*What to produce:*
Give the lines of the material verbatim, from the first line to the line with "from math import", including both.

*Recorded data:*
_ _ _ _

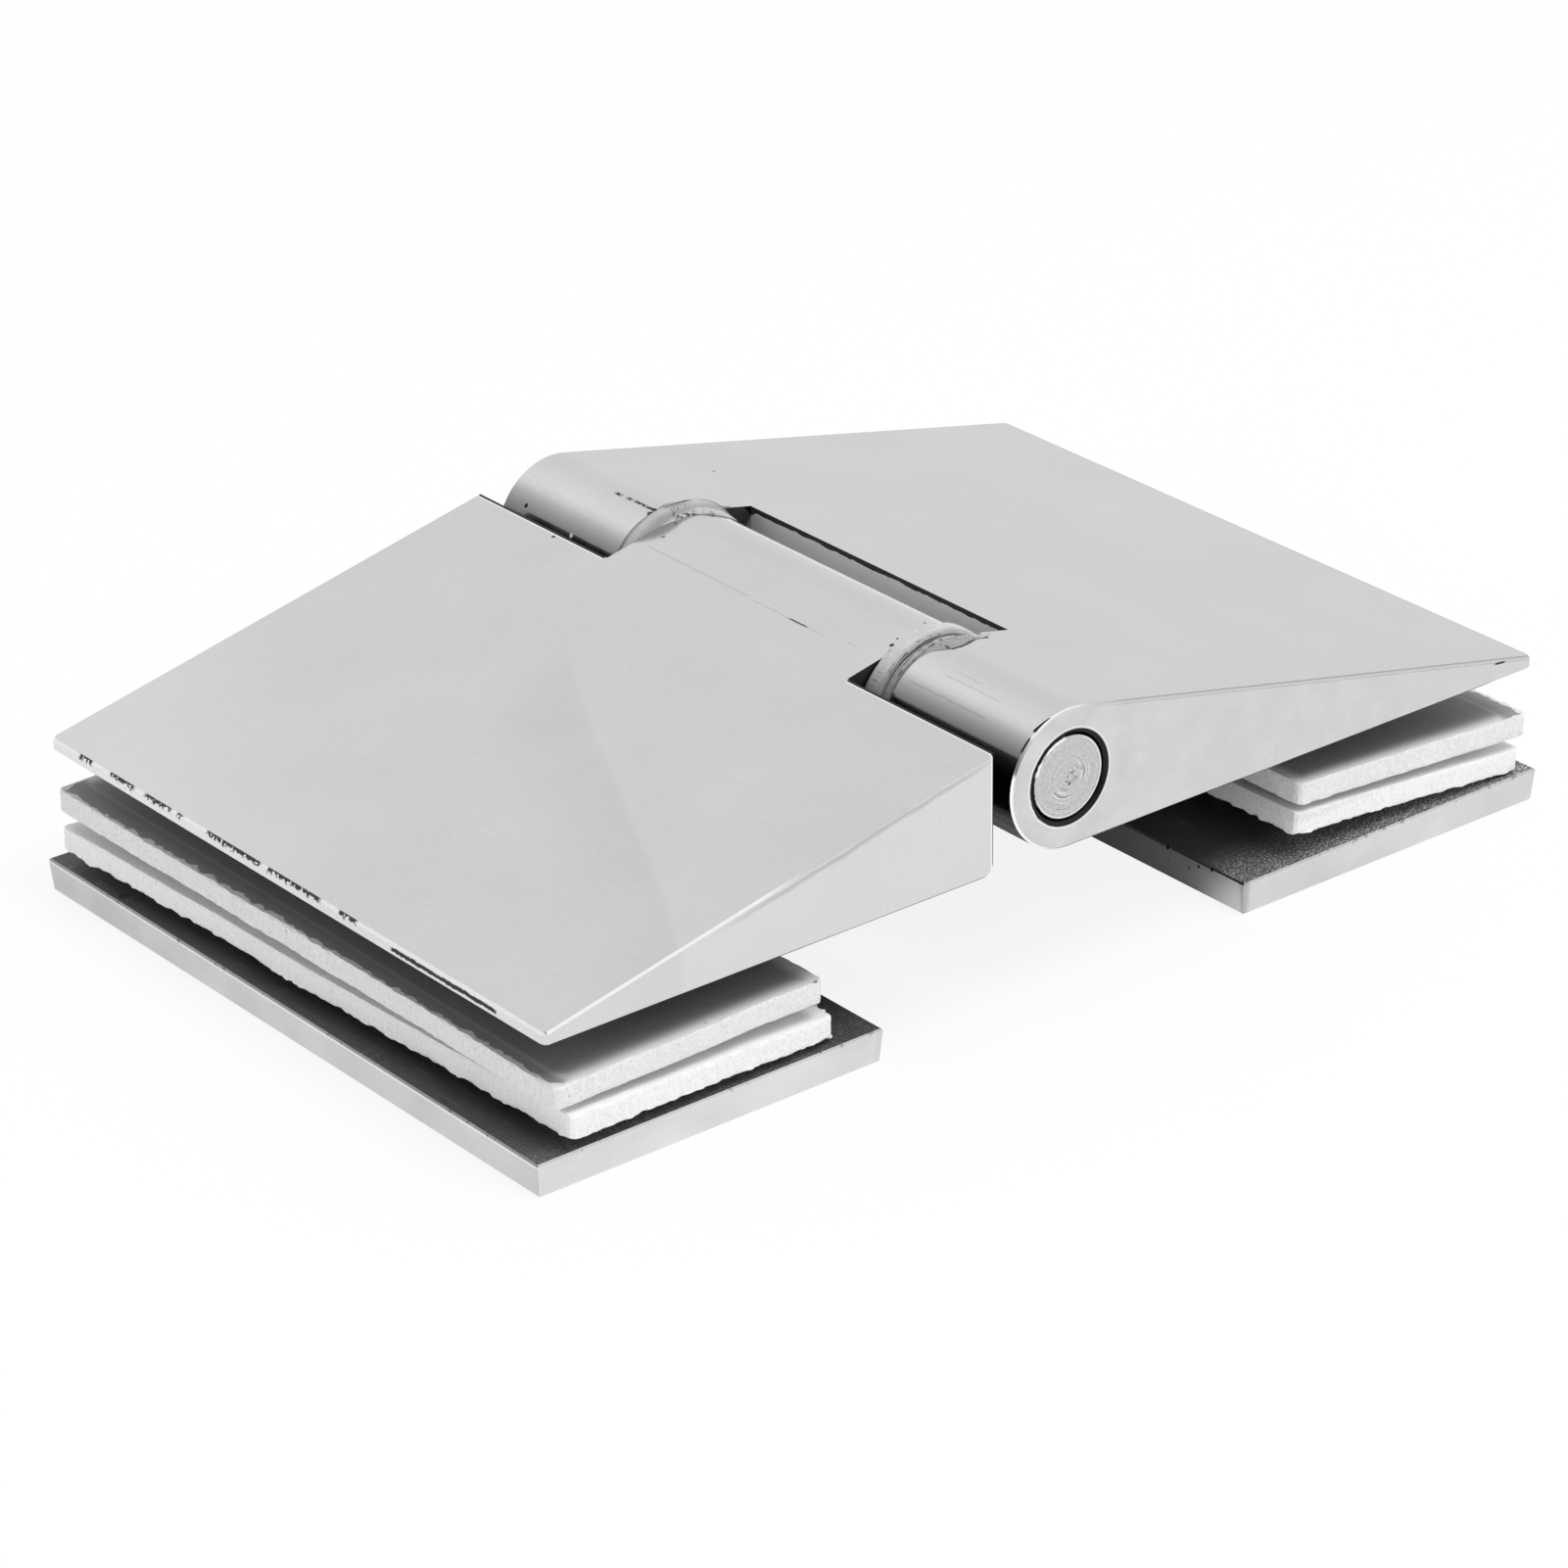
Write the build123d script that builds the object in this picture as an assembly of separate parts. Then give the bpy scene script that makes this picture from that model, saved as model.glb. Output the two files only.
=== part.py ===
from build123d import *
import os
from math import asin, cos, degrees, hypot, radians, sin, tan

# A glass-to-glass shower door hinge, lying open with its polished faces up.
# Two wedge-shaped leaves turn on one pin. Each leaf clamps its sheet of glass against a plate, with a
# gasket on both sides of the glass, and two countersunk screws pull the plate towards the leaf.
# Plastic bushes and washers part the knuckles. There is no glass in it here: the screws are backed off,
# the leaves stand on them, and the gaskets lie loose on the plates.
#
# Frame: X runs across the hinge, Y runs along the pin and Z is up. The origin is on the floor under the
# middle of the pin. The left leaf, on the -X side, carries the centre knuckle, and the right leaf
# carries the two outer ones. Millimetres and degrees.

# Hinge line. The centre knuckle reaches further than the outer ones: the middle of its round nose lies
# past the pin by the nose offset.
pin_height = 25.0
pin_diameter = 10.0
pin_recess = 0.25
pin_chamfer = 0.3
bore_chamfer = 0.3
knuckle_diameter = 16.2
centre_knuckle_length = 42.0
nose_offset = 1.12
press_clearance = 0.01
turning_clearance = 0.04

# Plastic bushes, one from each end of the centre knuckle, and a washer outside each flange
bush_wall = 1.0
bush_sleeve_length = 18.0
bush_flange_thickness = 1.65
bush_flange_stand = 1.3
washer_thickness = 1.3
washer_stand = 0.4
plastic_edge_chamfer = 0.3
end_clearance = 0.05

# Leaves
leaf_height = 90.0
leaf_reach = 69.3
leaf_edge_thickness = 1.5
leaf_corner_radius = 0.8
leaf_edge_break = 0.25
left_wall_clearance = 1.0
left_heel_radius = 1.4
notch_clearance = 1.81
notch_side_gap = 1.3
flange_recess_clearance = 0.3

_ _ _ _

*Written answer:*
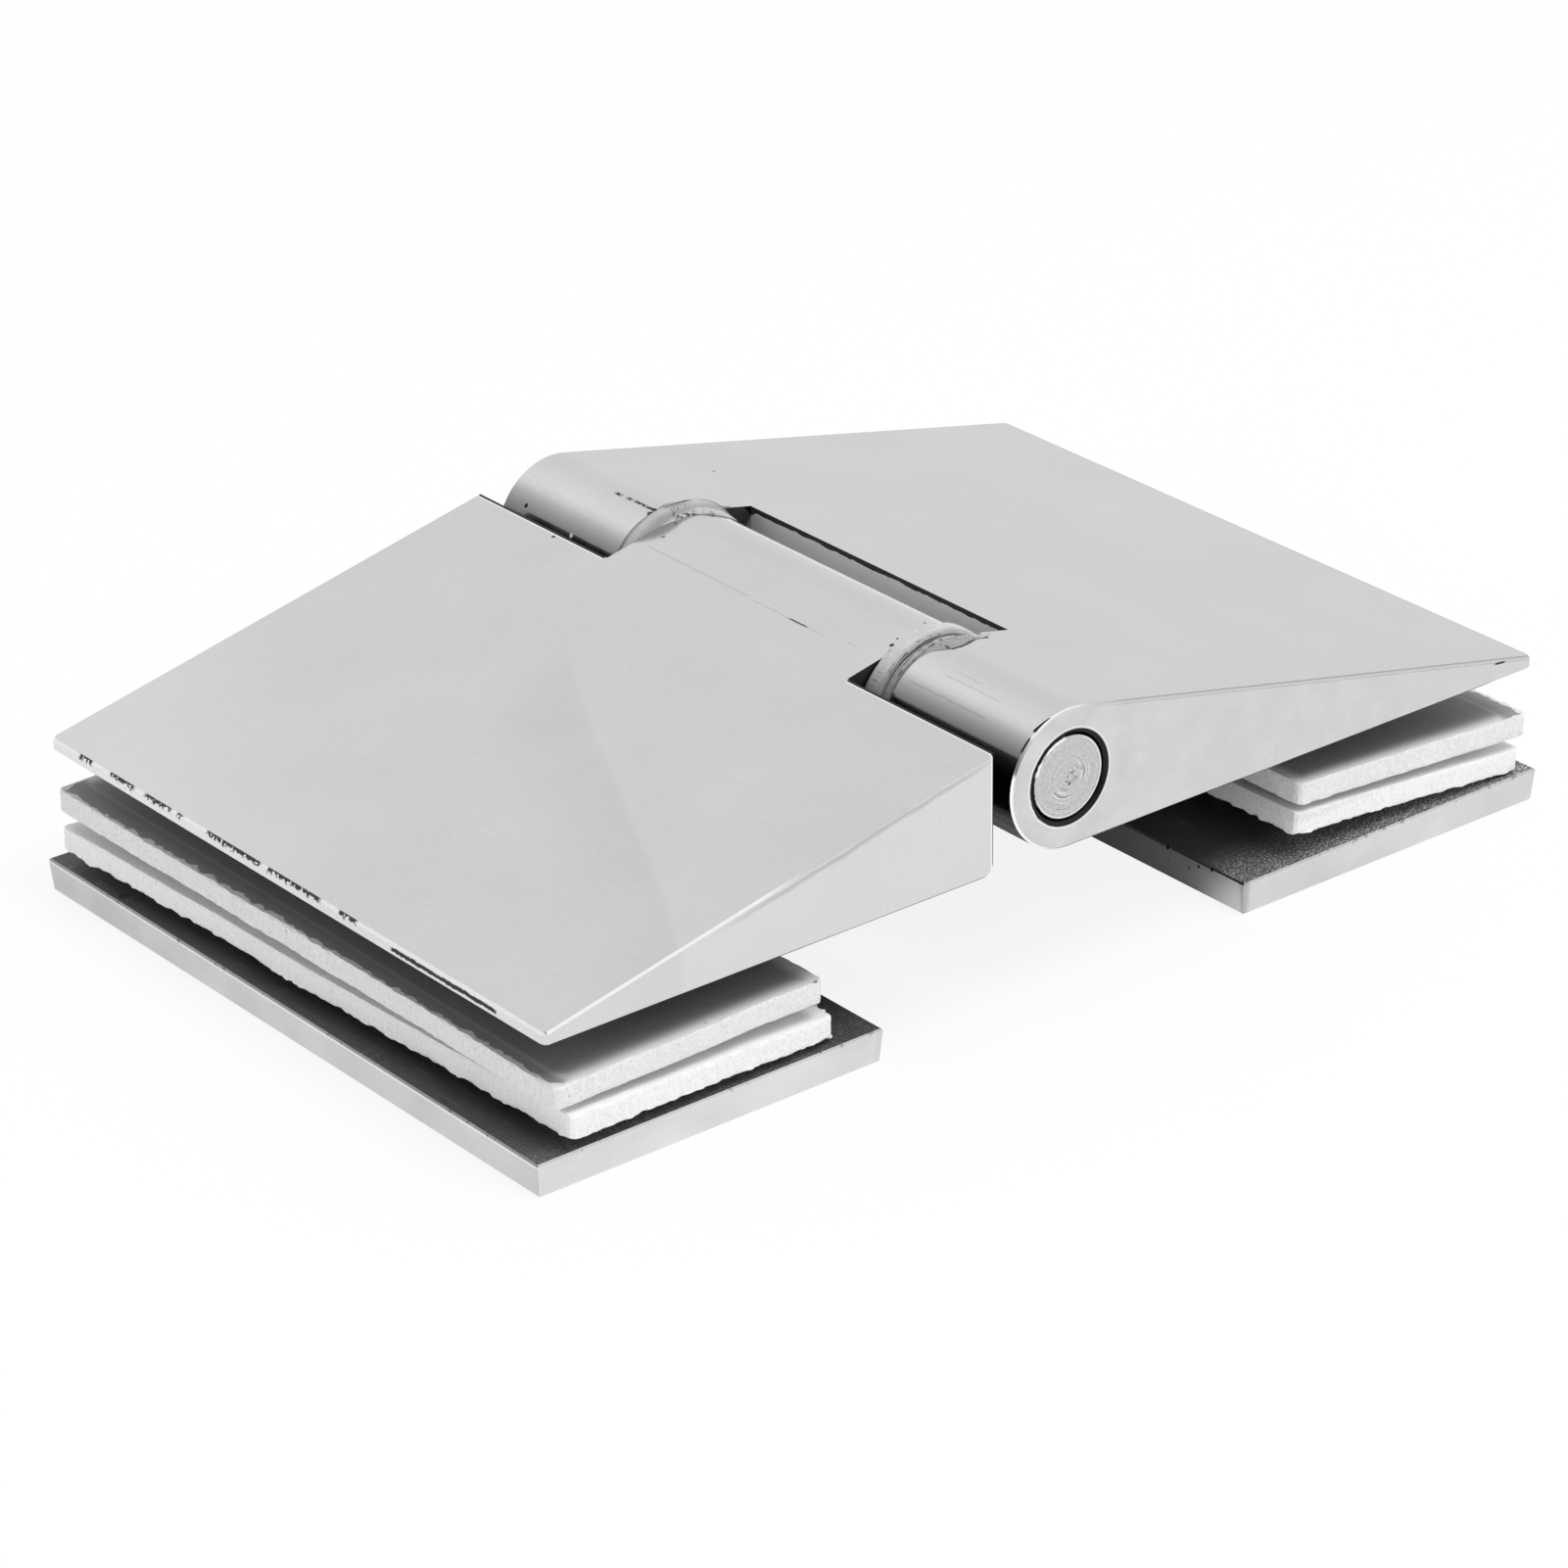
Write the build123d script that builds the object in this picture as an assembly of separate parts. Then give the bpy scene script that makes this picture from that model, saved as model.glb. Output the two files only.
=== part.py ===
from build123d import *
import os
from math import asin, cos, degrees, hypot, radians, sin, tan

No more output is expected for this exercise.